I'd go for number two since it's much easier to read. But I'd still like to match empty strings so I would use:
/".*?"/
From a performance perspective (extremely heavy, long-running loop over long strings), I could imagine that
"[^"]*"
is faster than
".*?"
because the latter would do an additional check for each step: peeking at the next character. The former would be able to mindlessly roll over the string.
As I said, in real-world scenarios this would hardly be noticeable. Therefore I would go with number two (if my current regex flavor supports it, that is) because it is much more readable. Otherwise with number one, of course.
Using the negated character class prevents matching when the boundary character (doublequotes, in your example) is present elsewhere in the input.
Your example #1:
/"[^"]+"/ # match quote, then everything that's not a quote, then a quote
matches only the smallest pair of matched quotes -- excellent, and most of the time that's all you'll need. However, if you have nested quotes, and you're interested in the largest pair of matched quotes (or in all the matched quotes), you're in a much more complicated situation.

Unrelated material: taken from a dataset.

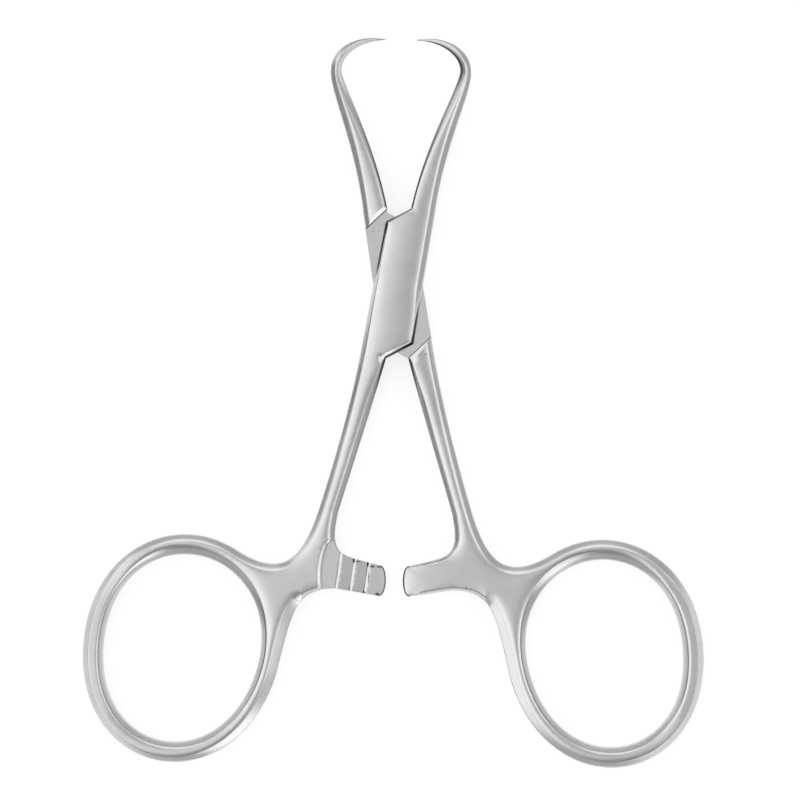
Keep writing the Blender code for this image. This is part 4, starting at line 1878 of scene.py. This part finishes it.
@dataclass
class BoxHalf:
    """Right jaw, slotted box, left shank, front ratchet bar and left ring: one forging.

    Attributes:
        clamp: Sizes of the clamp.
        grind: Edges of its jaw.
        nicks: Small flaws that the milling cutter left round the teeth.
        sharp: Angle from which an edge is shaded sharp, in degrees.
        plan: Its outline.
        blank: Its forging before the cuts.
    """

    clamp: Clamp
    # Its last sizes darken the hook's inner wall and the line beside the outer strip, as
    # painted shade.
    grind: Grind = Grind(outer=0.34, inner=0.56, outer_crest=0.86, inner_crest=0.94,
                         inner_painted_shade=1.0, tip_inner=0.34, line=0.0, hook_slope=0.8)
    nicks: tuple[Pit, ...] = (
        Pit((-5.02, -34.35, 1.9), (0.16, 0.45, 0.6), 1.0),
        Pit((-4.55, -34.45, 1.9), (0.45, 0.14, 0.6), 0.8),
        Pit((-3.30, -34.75, 1.9), (0.2, 0.5, 0.6), 1.0),
        Pit((-2.75, -35.05, 1.9), (0.5, 0.22, 0.6), 0.9),
        Pit((-1.95, -35.1, 1.9), (0.4, 0.16, 0.6), 0.9),
        Pit((-3.2, -36.4, 1.9), (0.09, 1.2, 0.6), 0.8),
        Pit((-2.1, -38.5, 1.9), (0.45, 0.3, 0.6), 0.95),
        Pit((-3.7, -38.3, 1.9), (0.4, 0.2, 0.6), 0.7),
    )
    sharp: float = 32.0
    plan: HalfPlan = field(init=False)
    blank: Blank = field(init=False)

    def __post_init__(self) -> None:
        """Draw the half."""
        self.plan = HalfPlan(self.clamp, 0.0, self.grind)
        self.blank = Blank(self.plan, teeth_up=True)

    def build(self) -> bpy.types.Object:
        """Forge the half, and cut its slot and the seat of the pin.

        Returns:
            The half.
        """
        shop, clamp = Workshop(self.clamp), self.clamp
        item = self.blank.build("box_forging", flip=False)
        shop.cut(item, [shop.slot(self.plan),
                        shop.spun("seat_cutter", clamp.pin.seat(clamp.lock))])
        return finished(item, self.sharp)

    def dress(self, item: bpy.types.Object) -> None:
        """Give the half its finish, and put it on its body.

        Args:
            item: The half.
        """
        ring = below(self.clamp.ring.centre)
        steel = Finish.SATIN.value.material("box steel", ring, self.nicks)
        item.data.materials.append(steel)
        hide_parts("box_half")
        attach(item, "box")


@dataclass
class TongueHalf:
    """Left jaw, tongue, right shank, rear ratchet bar and right ring: one forging.

    Attributes:
        clamp: Sizes of the clamp.
        grind: Edges of its jaw.
        pits: Small flaws of its tongue and shank.
        sharp: Angle from which an edge is shaded sharp, in degrees.
        plan: Its outline.
        blank: Its forging before the cuts.
    """

    clamp: Clamp
    # Its last sizes darken the hook's inner wall and the line beside the outer strip, as
    # painted shade.
    grind: Grind = Grind(outer=0.46, inner=0.42, outer_crest=0.95, inner_crest=0.88,
                         inner_painted_shade=0.1, tip_inner=0.45, line=0.45, hook_slope=1.3)
    pits: tuple[Pit, ...] = (
        Pit((-3.1, 6.62, 2.95), (0.18, 0.14, 0.3), 0.35),
        Pit((-2.45, 6.72, 2.95), (0.14, 0.11, 0.3), 0.3),
        Pit((-2.5, 3.3, 2.95), (0.5, 0.12, 0.3), 0.14),
        Pit((3.52, -8.55, 3.9), (0.16, 0.2, 0.4), 0.85),
    )
    sharp: float = 32.0
    plan: HalfPlan = field(init=False)
    blank: Blank = field(init=False)

    def __post_init__(self) -> None:
        """Draw the half."""
        self.plan = HalfPlan(self.clamp, self.clamp.lock.drop, self.grind)
        self.blank = Blank(self.plan, teeth_up=False)

    def build(self) -> bpy.types.Object:
        """Forge the half, thin its tongue and bore it.

        Returns:
            The half.
        """
        shop, clamp = Workshop(self.clamp), self.clamp
        item = self.blank.build("tongue_forging", flip=True)
        shop.cut(item, [*shop.recesses(),
                        shop.spun("bore_cutter", clamp.pin.bore(clamp.lock))])
        shop.paint_crease_shade(item)
        return finished(item, self.sharp)

    def dress(self, item: bpy.types.Object) -> None:
        """Give the half its finish, and put it on its body.

        Args:
            item: The half.
        """
        ring = mirrored(below(self.clamp.ring.centre))
        steel = Finish.SATIN.value.material("tongue steel", ring, self.pits)
        item.data.materials.append(steel)
        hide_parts("tongue_half")
        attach(item, "tongue")


@dataclass
class PivotPin:
    """Rivet whose ends are ground off with the cheeks.

    Attributes:
        clamp: Sizes of the clamp.
        surface: Surface of the box half, which the ends are ground to.
        rings: Rings of points on each end.
        sharp: Angle from which an edge is shaded sharp, in degrees.
    """

    clamp: Clamp
    surface: Surface
    rings: int = 10
    sharp: float = 40.0

    def build(self) -> bpy.types.Object:
        """Turn the pin, with ends that follow the cheeks.

        Returns:
            The pin.
        """
        pin, lock = self.clamp.pin, self.clamp.lock
        angles = np.linspace(0, math.tau, pin.segments, endpoint=False)
        circle = np.column_stack([np.cos(angles), np.sin(angles)])
        end = []
        for step in range(1, self.rings + 1):
            places = circle * (pin.head / 2 * step / self.rings)
            end.append(np.column_stack([places,
                                        lock.half + self.surface.heights(places)[0]]))
        body = [np.column_stack([circle * (pin.diameter / 2),
                                 np.full(len(circle), height)])
                for height in (lock.thickness - pin.head_depth, pin.head_depth)]
        lower = [np.column_stack([ring[:, :2], lock.thickness - ring[:, 2]])
                 for ring in end[::-1]]
        rings = [ring.tolist() for ring in [*end, *body, *lower]]
        return finished(solid("riveted_pin", rings), self.sharp)

    def dress(self, item: bpy.types.Object) -> None:
        """Give the pin its finish, and put it on its body.

        Args:
            item: The pin.
        """
        ring = below(self.clamp.ring.centre)
        item.data.materials.append(Finish.SATIN.value.material("pin steel", ring))
        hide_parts("pivot_pin")
        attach(item, "box")


@dataclass(frozen=True)
class Panel:
    """Soft panel of the light tent over the table.

    Attributes:
        right: Lean of its middle from straight up towards +X, in degrees.
        back: Lean towards +Y.
        full: Angle from its middle up to which it is evenly lit.
        end: Angle where its light ends.
        level: Light that it adds; below 0 it is a dark flag.
    """

    right: float
    back: float
    full: float
    end: float
    level: float

    def light(self, graph: Graph, way: Socket) -> Socket:
        """Light of the panel in a direction.

        Args:
            graph: World to write in.
            way: The direction.

        Returns:
            Level output.
        """
        middle = Vector((math.tan(math.radians(self.right)),
                         math.tan(math.radians(self.back)), 1.0)).normalized()
        near = graph.vector("DOT_PRODUCT", way, middle)
        step = graph.node("ShaderNodeMapRange", interpolation_type="SMOOTHSTEP",
                          Value=near["Value"], From_Min=math.cos(math.radians(self.end)),
                          From_Max=math.cos(math.radians(self.full)), To_Max=self.level)
        return step.outputs[0]


@dataclass(frozen=True)
class Studio:
    """Pale table, the light tent round it and the camera that looks down on the clamp.

    Attributes:
        floor_size: Width of the table, in m.
        floor_colour: Its brightness, as it lights the clamp.
        shown_colour: Its brightness where the camera or a reflection shows it.
        floor_roughness: Its roughness.
        glow: Light that is added where it shows.
        tent: Light that the tent gives from all round.
        panels: Brighter and darker places in the tent.
        camera_height: Height of the camera, in m.
        frame_width: Width of the picture on the table, in m.
        sensor: Width of the camera's sensor, in mm.
        near_clip: Nearest distance that the camera sees, in m.
        aim: Place that the camera looks at, in m.
        roll: How far the picture is turned.
    """

    floor_size: float = 4.0
    floor_colour: float = 0.8
    shown_colour: float = 0.35
    floor_roughness: float = 0.9
    glow: float = 0.75
    tent: float = 0.56
    panels: tuple[Panel, ...] = (
        Panel(-35.5, -9, 14, 44, 0.9),
        Panel(38, 4, 10, 25, 0.95),
        Panel(0, 48, 12, 32, 0.8),
        Panel(5, -37, 12, 34, -0.26),
        Panel(-80, -30, 10, 32, -0.32),
        Panel(50, -58, 12, 24, 1.2),
        Panel(-58, 52, 8, 22, 0.8),
    )
    camera_height: float = 0.6
    frame_width: float = 0.1
    sensor: float = 36.0
    near_clip: float = 0.01
    aim: Pair = (0.42 * MM, -14.27 * MM)
    roll: float = math.radians(0.75)

    def floor(self) -> bpy.types.Object:
        """Table that keeps the clamp's shadow and looks white.

        Returns:
            The table.
        """
        half = self.floor_size / 2
        mesh = bpy.data.meshes.new("table")
        mesh.from_pydata([(-half, -half, 0), (half, -half, 0), (half, half, 0),
                          (-half, half, 0)], [], [(0, 1, 2, 3)])
        item = placed("table", mesh)
        material = bpy.data.materials.new("pale table")
        material.use_nodes = True
        graph = Graph(material.node_tree)
        rays = graph.node("ShaderNodeLightPath").outputs
        seen = graph.math("MAXIMUM", rays["Is Camera Ray"],
                          graph.math("MAXIMUM", rays["Is Glossy Ray"],
                                     rays["Is Transmission Ray"]))
        colour = graph.node("ShaderNodeMix", Factor=seen, A=self.floor_colour,
                            B=self.shown_colour)
        graph.link(colour.outputs[0], "Base Color")
        graph.shader.inputs["Roughness"].default_value = self.floor_roughness
        graph.shader.inputs["Specular IOR Level"].default_value = 0.0
        graph.shader.inputs["Emission Color"].default_value = (1, 1, 1, 1)
        graph.link(graph.math("MULTIPLY", seen, self.glow), "Emission Strength")
        mesh.materials.append(material)
        return item

    def world(self) -> None:
        """Light of the tent, white where the camera looks past the table."""
        world = bpy.data.worlds.new("studio")
        world.use_nodes = True
        bpy.context.scene.world = world
        graph = Graph(world.node_tree)
        way = graph.node("ShaderNodeTexCoord").outputs["Generated"]
        level = self.tent
        for panel in self.panels:
            level = graph.math("ADD", level, panel.light(graph, way))
        rays = graph.node("ShaderNodeLightPath").outputs
        shown = graph.node("ShaderNodeMix", A=level, B=1.0, Factor=rays["Is Camera Ray"])
        back = graph.tree.nodes["Background"]
        back.inputs["Color"].default_value = (1, 1, 1, 1)
        graph.tree.links.new(shown.outputs[0], back.inputs["Strength"])

    def camera(self) -> None:
        """Camera straight above, turned a little as in the photograph."""
        lens = bpy.data.cameras.new("camera")
        lens.sensor_width = self.sensor
        lens.lens = self.sensor * self.camera_height / self.frame_width
        lens.clip_start = self.near_clip
        item = placed("camera", lens)
        item.location = (*self.aim, self.camera_height)
        item.rotation_euler = (0, 0, self.roll)
        bpy.context.scene.camera = item

    def set_up(self) -> None:
        """Build the whole studio."""
        self.floor()
        self.world()
        self.camera()
        bpy.context.scene.view_settings.view_transform = "Standard"


def main() -> None:
    """Build and dress the clamp and its studio."""
    logging.basicConfig(level=logging.INFO, format="%(message)s")
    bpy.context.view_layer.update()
    clamp = Clamp()
    box, tongue = BoxHalf(clamp), TongueHalf(clamp)
    pin = PivotPin(clamp, box.blank.surface)
    for maker in (box, tongue, pin):
        item = maker.build()
        maker.dress(item)
        LOG.info("%s: %d faces", item.name, len(item.data.polygons))
    Studio().set_up()


if __name__ == "__main__":
    main()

Luckily Damian Conway is ready with the rescue: Text::Balanced is there for you, if you find that there are multiple matched quote marks. It also has the virtue of matching other paired punctuation, e.g. parentheses.
I prefer the first regex, but it's certainly a matter of taste.
The first one might be more efficient?
Search for double-quote
add double-quote to group
for each char:
if double-quote:
break
add to group
add double-quote to group
Vs something a bit more complicated involving back-tracking?
Considering that I didn't even know about the "*?" thing until today, and I've been using regular expressions for 20+ years, I'd vote in favour of the first. It certainly makes it clear what you're trying to do - you're trying to match a string that doesn't include quotes.